León Bendesky
El gobierno federal ha optado, de una manera que parece premeditada, por generar un escenario confuso con sus amagos de una reforma energética en cuyo centro está la situación de Pemex. Opta por este método para hacer política y para impulsar una transformación en la petrolera estatal que es a todas luces indispensable. Así ha decidido encarar un caso que puede ser crucial para definir el sentido de esta administración.
Se podría suponer que al embarcarse en promover tal reforma el gobierno de Felipe Calderón contaba con una propuesta desarrollada y bien sustentada técnica, financiera y políticamente para presentar al Congreso y a la ciudadanía. Pero en verdad no hay tal propuesta. Lo que tiene la Presidencia es una idea preconcebida de qué quiere hacer en materia petrolera y en el modo de gestión en Pemex. Los argumentos que ofrece, por cierto muy limitados, se repiten como en una representación bien ensayada. Nadie se sale del guión.
No hay en realidad espacio para el debate como a veces sugieren el presidente, sus funcionarios y su partido. En cambio, traslada el asunto a un Congreso en el que las alianzas de Acción Nacional y el PRI lo pueden favorecer y, así, justificar las decisiones que se tomen sobre la reforma energética. La jugada parece ser la de resentir una menor presión política. Ese fue el planteamiento de Germán Martínez, presidente nacional del PAN, que dice ignorar cuándo habrá reforma y que ésta se hará en el Congreso. Ésta es, a su vez, un modo de concebir la democracia.
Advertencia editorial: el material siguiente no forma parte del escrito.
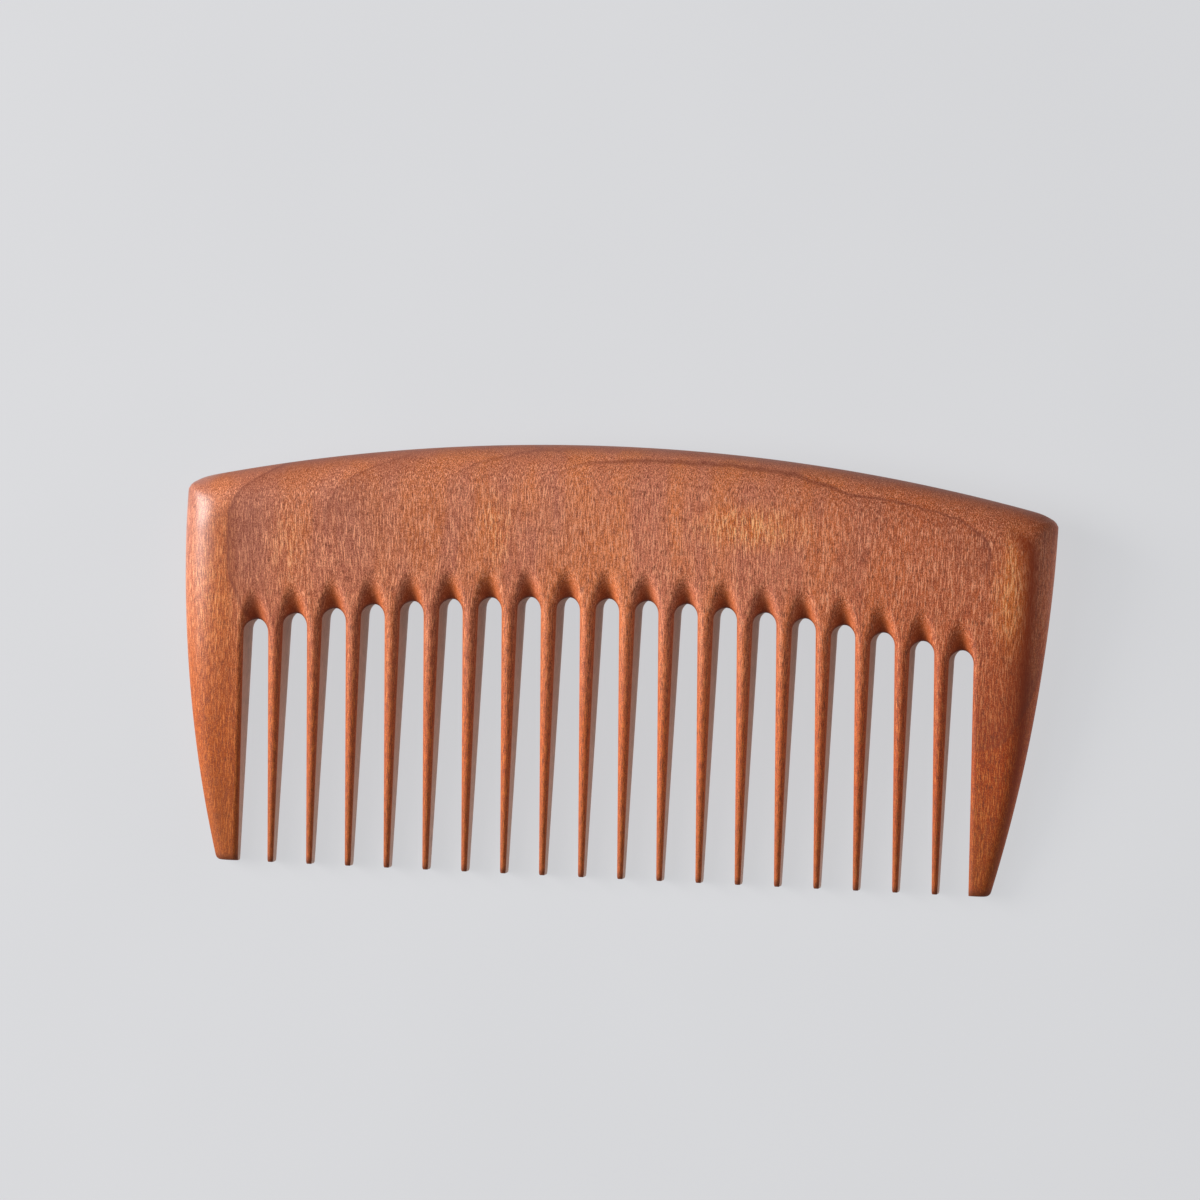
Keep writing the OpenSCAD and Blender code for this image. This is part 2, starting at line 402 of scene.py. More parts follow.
def add_wall(mesh, edge, sawn=1.0):
    """Joins front and rear along an edge of the sheet, with the wood on its left."""
    add_grid(mesh, [
        [tuple(mix(a, b, share) for a, b in zip(point, rear(point))) for share in reversed(WALL_STEPS)]
        for point in edge
    ], sawn)


def comb_mesh():
    """The comb as one closed mesh: body, teeth and guards, with the walls of the gaps and tips."""
    mesh = bmesh.new()
    mesh.faces.layers.float.new("sawn")
    body = body_patch()
    add_sheet(mesh, body)
    guard_stations = len(INNER_STEPS) + len(GUARD_FLAT_STEPS) + len(RIM_STEPS)
    for gap in range(TEETH + 1):
        first = guard_stations - 1 + gap * (len(GAP_ANGLES) + len(TOOTH_STEPS))
        add_wall(mesh, [points[0] for points in body[first : first + len(GAP_ANGLES) + 2]])
    guards = {side: guard_patch(side) for side in (-1, 1)}
    teeth = [tooth_patch(tooth) for tooth in range(TEETH)]
    for patch in [guards[-1], guards[1]] + teeth:
        add_sheet(mesh, patch)
        add_wall(mesh, [points[0] for points in patch], sawn=0.0)
    for patch in [guards[-1]] + teeth:
        add_wall(mesh, patch[-1])
    for patch in [guards[1]] + teeth:
        add_wall(mesh, list(reversed(patch[0])))
    bmesh.ops.remove_doubles(mesh, verts=mesh.verts, dist=MERGE_REACH)
    bmesh.ops.dissolve_degenerate(mesh, edges=mesh.edges, dist=MERGE_REACH)
    bmesh.ops.recalc_face_normals(mesh, faces=mesh.faces)
    # How near each point is to the round top of a gap, where painted shade lies along the edge
    rim_layer = mesh.verts.layers.float.new("gap_rim")
    for vert in mesh.verts:
        vert[rim_layer] = gap_rim(vert.co.x, vert.co.y)
    return mesh


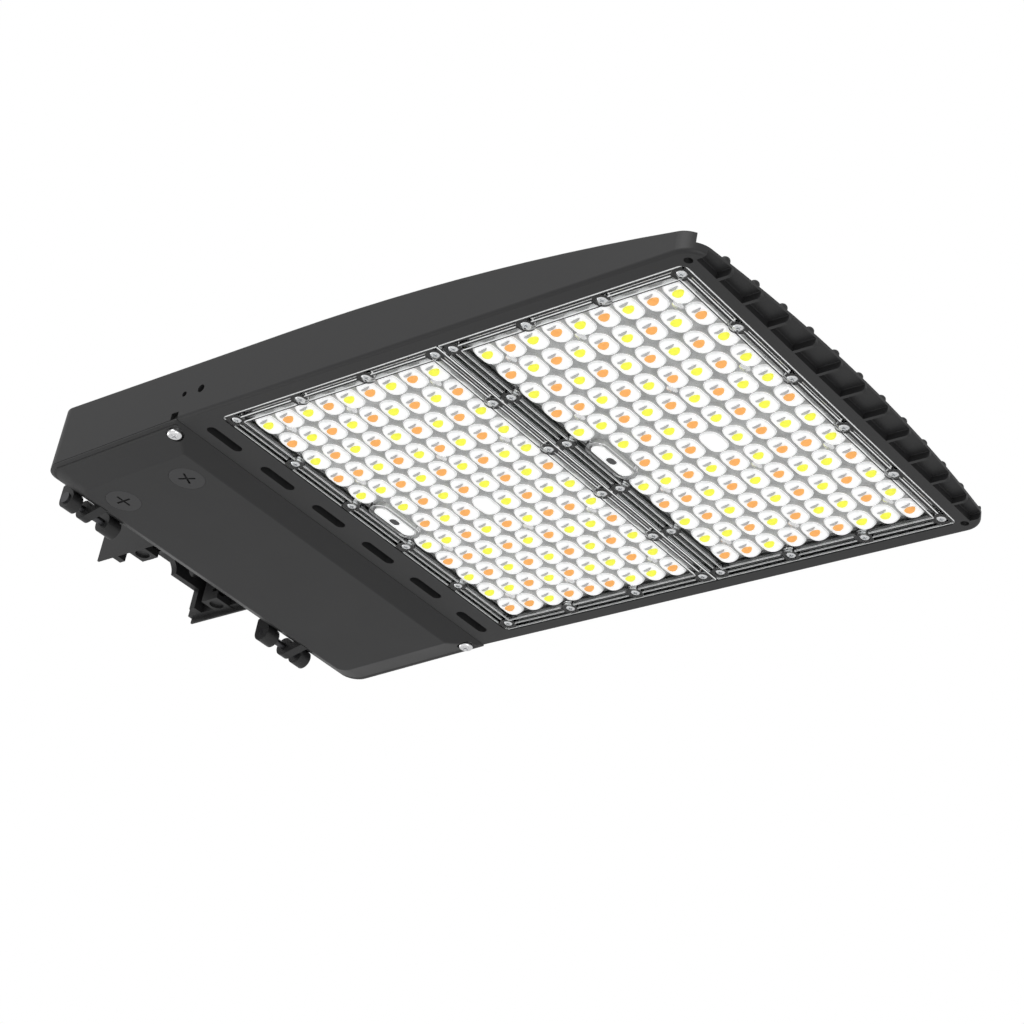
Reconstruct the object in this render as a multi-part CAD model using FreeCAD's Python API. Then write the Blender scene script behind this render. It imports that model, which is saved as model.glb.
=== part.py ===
import FreeCAD, Part
import math
import os

# Shoebox area light for a pole: a die-cast body with cooling fins on top, two LED boards
# under clear lenses, a power supply behind a hinged door, and a short arm to the pole.
# Millimetres. +X runs from the pole to the front, +Y across, +Z up.
# The origin is midway between the two pole bolts, on the pole side of the arm's bolt plate.

# ---------------------------------------------------------------- body casting
BOLTS_ABOVE_RIM = 23.5        # pole bolts above the body's flat underside
ARM_REACH = 44.0              # bolt plate to the body's rear lower edge
BODY_LENGTH = 436.8
BODY_WIDTH = 252.6
REAR_HEIGHT = 36.6            # rear wall, from the door's parting line up
BACK_RAKE = 8.4               # degrees the rear wall leans forward
LID_RISE = 3.4                # the lid stands this much above the side walls
LID_BACK = 23.3               # rear lower edge to the start of the flat lid
LID_LENGTH = 80.0
LID_FRONT_SLOPE = 3.0
LID_SIDE_SLOPE = 3.0
LID_SIDE_INSET = 1.6
LID_FRONT_CORNER = 12.0
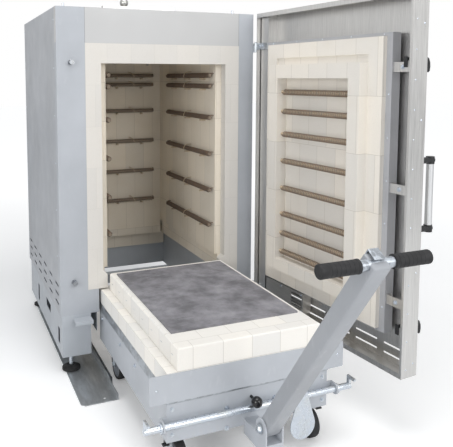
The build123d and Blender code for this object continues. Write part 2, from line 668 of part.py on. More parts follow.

Es notorio que ni los legisladores ni los empresarios interesados en el negocio que se puede abrir con el petróleo exijan que el gobierno formule claramente lo que quiere hacer. Pero este modo de proceder no es el preferido por nadie hoy en este país; en cambio, las ventajas políticas y económicas se derivan de la manera contraria de actuar: al acecho.
Ante la ausencia de una propuesta de reforma, el sentido común se expresa en torno a lo que debería hacerse en Pemex, por ejemplo: liberarla de la excesiva carga fiscal, extender las posibilidades de operación asociándose con la inversión privada, bursatilizar parte del capital, replantear el uso de los excedentes generados en años recientes, transformar la gestión interna y reducir enormes distorsiones acumuladas.
Pero el gobierno ha fallado hasta en la tarea más elemental de contar con un diagnóstico claro y útil en términos estratégicos de la situación de Pemex. Esto se puso en evidencia tras la presentación de la secretaria Kessel y del director Reyes Heroles en el Congreso.
El Diagnóstico de la situación de Pemex no es tal y la comparecencia de los funcionarios fue un fiasco. Es parte de la línea de acción planteada por el gobierno para eludir proponer con claridad no sólo una reforma útil de Pemex sino, peor aún, para evitar tener una política energética. De tal manera que en un entorno político tan poco claro como el que se alienta, el sentido común tiene poco alcance.
En el contexto de la incapacidad real o asumida de quienes manejan desde el gobierno el sector de la energía, no se habla del uso de los recursos excedentes obtenidos en los últimos años por el elevado precio del crudo, cuya existencia, paradójicamente, ha debilitado más a Pemex. No se considera la debacle interna de la empresa, no se quiere hablar de responsabilidades. No hay elementos técnicos y económicos que resulten políticamente convincentes y tengan sentido para la población. No hay consideración explícita de lo que corresponde hacer al Estado en la administración de un recurso natural como el petróleo, para generar riqueza duradera y aprovechar las rentas coyunturales que hoy existen en el mercado.
En este escenario el secretario de Hacienda puede advertirnos desde Acapulco sobre los ajustes restrictivos que tendrán que hacerse de no haber una reforma en Pemex. Pero, otra vez, ¿cuál reforma, señor secretario?
Carstens es el único funcionario que hoy puede sobresalir en el gris gabinete presidencial, pues representa junto con el equipo del Banco de México (que al final son todos los mismos desde hace demasiado tiempo) a la política de estabilización tan preciada para el gobierno.
No importa que esa política haya sido tan ineficaz para alentar el crecimiento del producto y del empleo durante casi tres décadas. No importa que la política fiscal hecha en Hacienda, y a la que se aferra, esté en el centro mismo de la debacle de Pemex. En el entendimiento de la gestión económica eso es secundario.
Seguiremos, al parecer, discutiendo sobre una reforma inexistente, en un entorno incierto y generador de crecientes sospechas que se promueve desde el gobierno. Así puede ser hasta que haya una sorpresa legislativa con poca legitimidad política, o bien el asunto de la reforma energética acabe siendo el Atenco de este sexenio.